The study included all enrolled students in Architectural Design Studio 2 (n = 39), ensuring representativeness within this specific academic context, although limiting broader statistical generalization. While the case study approach allows for a deep understanding of the Peruvian students’ experience in this COIL program, we acknowledge that the homogeneity of the sample (a single university and discipline) means that the findings should be interpreted with caution when extending them to other educational, disciplinary, or geographical contexts. During the post-test phase, partial data loss occurred among international participants (Mexican group), preventing binational comparisons. This omission goes beyond a simple lack of comparative data and limits a comprehensive understanding of how bilateral interaction patterns affect competency development. For instance, our qualitative findings revealing Peruvian students’ perceptions of a ‘lack of interest from the other side’ or ‘unequal participation’ cannot be contrasted with the Mexican perspective. This makes it impossible to discern whether these perceived barriers stemmed from different communication styles, logistical challenges unique to the Mexican group, or other variables inherent to their dynamic. Since the main objective was to assess the impact on Peruvian students—and complete data were retained for this group—the findings remain valid for the population of interest. Future studies should replicate this research with larger and more diverse samples to increase the external validity of the results, strengthen this aspect by implementing follow-up mechanisms to minimize data loss in multicultural contexts, and prioritize data collection from all collaborating groups to enable a richer dyadic analysis of the intercultural experience.
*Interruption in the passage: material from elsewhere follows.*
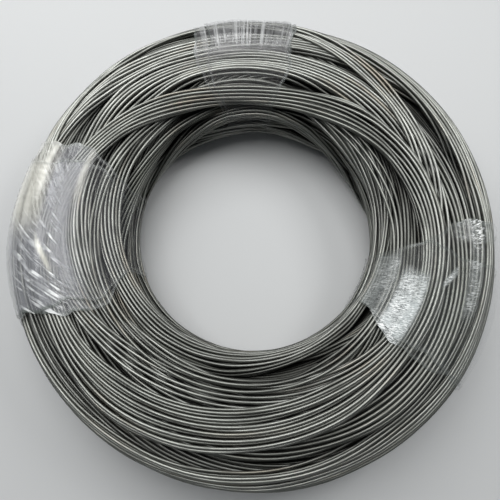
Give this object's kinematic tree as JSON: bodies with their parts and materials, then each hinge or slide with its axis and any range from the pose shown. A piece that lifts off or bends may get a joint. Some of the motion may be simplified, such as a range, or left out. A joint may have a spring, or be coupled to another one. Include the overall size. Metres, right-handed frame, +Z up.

Additionally, the single-group pre–post design does not isolate the COIL effect from external factors, limiting causal inference. The initially low reliability of one scale constrains the robustness of comparisons, and responses are not fully independent, as they originate from seven teams, suggesting potential uncontrolled group effects. Finally, reliance solely on self-reports, without instructor observations or objective performance data, limits objectivity and may introduce social desirability bias.

While this study focuses on the impact on students, it is crucial to acknowledge that the COIL experience also represented an intensive learning process for the faculty team. Faculty members often benefit as much as, if not more than, the students, as continuous planning and reflection on practice are inherent to the model. The identified challenges, such as communication and coordination barriers, served as data for the faculty’s pedagogical reflection, a process analogous to participatory action research where educators investigate and improve their own practice (Collett et al., 2024). This faculty learning is fundamental for refining future implementations and strengthening the pedagogical design.

Future research should employ quasi-experimental designs with comparison groups, include multilevel analyses that control for team membership, and apply validated scales with pre–post invariance testing. Extending the duration of COIL experiences is also recommended, alongside incorporating longitudinal measurements to observe sustained effects. Specifically, to address the temporal validity of the conclusions, future designs should go beyond a single post-test and conduct both ‘short-term tracking’ (e.g., one month after COIL concludes) and ‘long-term tracking’ (e.g., one semester after COIL concludes). This would make it possible to determine whether the impact of COIL on transversal competencies is ‘sustained’ over time. More importantly, given that our primary finding was a ‘calibration effect’ rather than a simple increase in skills, a longitudinal approach would allow researchers to explore if this more realistic and critical self-perception is a stable outcome. Such tracking could investigate whether this newfound awareness translates into targeted, tangible skill development in subsequent academic terms or if students’ self-assessments revert once the intensive intercultural experience has ended. Moreover, integrating objective performance indicators (instructor rubrics, peer co-evaluation, digital participation traces) and using mixed-method approaches with joint displays linking quantitative changes to qualitative categories would strengthen findings.

The findings suggest practical implications for maximizing COIL’s value in early architectural training. Recommended actions include establishing team agreements and clear roles from the outset; providing brief training in digital tools and intercultural management; scheduling mandatory synchronous checkpoints to ensure regular interaction; incorporating peer and instructor evaluations to promote equitable engagement; and delivering targeted feedback on situational leadership, emotional regulation, and conflict resolution. These measures can transform COIL from merely a setting for critical self-reflection into an environment that fosters sustained development of transversal competencies in future architects, while also preparing them for real international experiences.

6. Conclusions

The primary conclusion of this study is that the COIL experience led to a significant and beneficial critical adjustment in students’ self-perception. This ‘calibration effect’ was most evident in leadership and self-regulation. Students who began with highly optimistic self-assessments tended to moderate them after facing practical challenges—such as communication gaps and asynchronous work—while those with initially lower self-perceptions demonstrated improvement. This finding suggests that the main pedagogical value of this COIL experience was not only the development of competencies but, more importantly, the fostering of a more realistic, critical, and contextually grounded evaluation of students’ own abilities, which represents an essential step for genuine professional growth.

The main obstacles were the lack of synchronous interaction, communication gaps, and misalignment of schedules and work rhythms. These factors constrained the full exercise of competencies such as leadership and emotional intelligence, highlighting the need to design COIL experiences with more structured collaborative activities and tools that foster group cohesion and ensure balanced representation of participants from each nationality within groups.

Despite these challenges, students acknowledged that the experience enhanced their adaptability, resilience, and intercultural awareness. Working with international peers allowed them to navigate diverse communication and management styles—skills that are essential for their future professional practice in a globalized labor market.

The study demonstrates that COIL constitutes a valuable pedagogical strategy for strengthening transversal competencies in architecture students, although its effectiveness depends on specific adjustments in design and implementation. Greater emphasis is needed during the preparation phase, including training in digital tools and the establishment of clear group norms. Additionally, designing more structured synchronous interactions is necessary to foster trust and engagement among participants, and providing guided support and reflection sessions— such as tutorials— can help students manage challenges and critically reflect on the learning outcomes of the experience.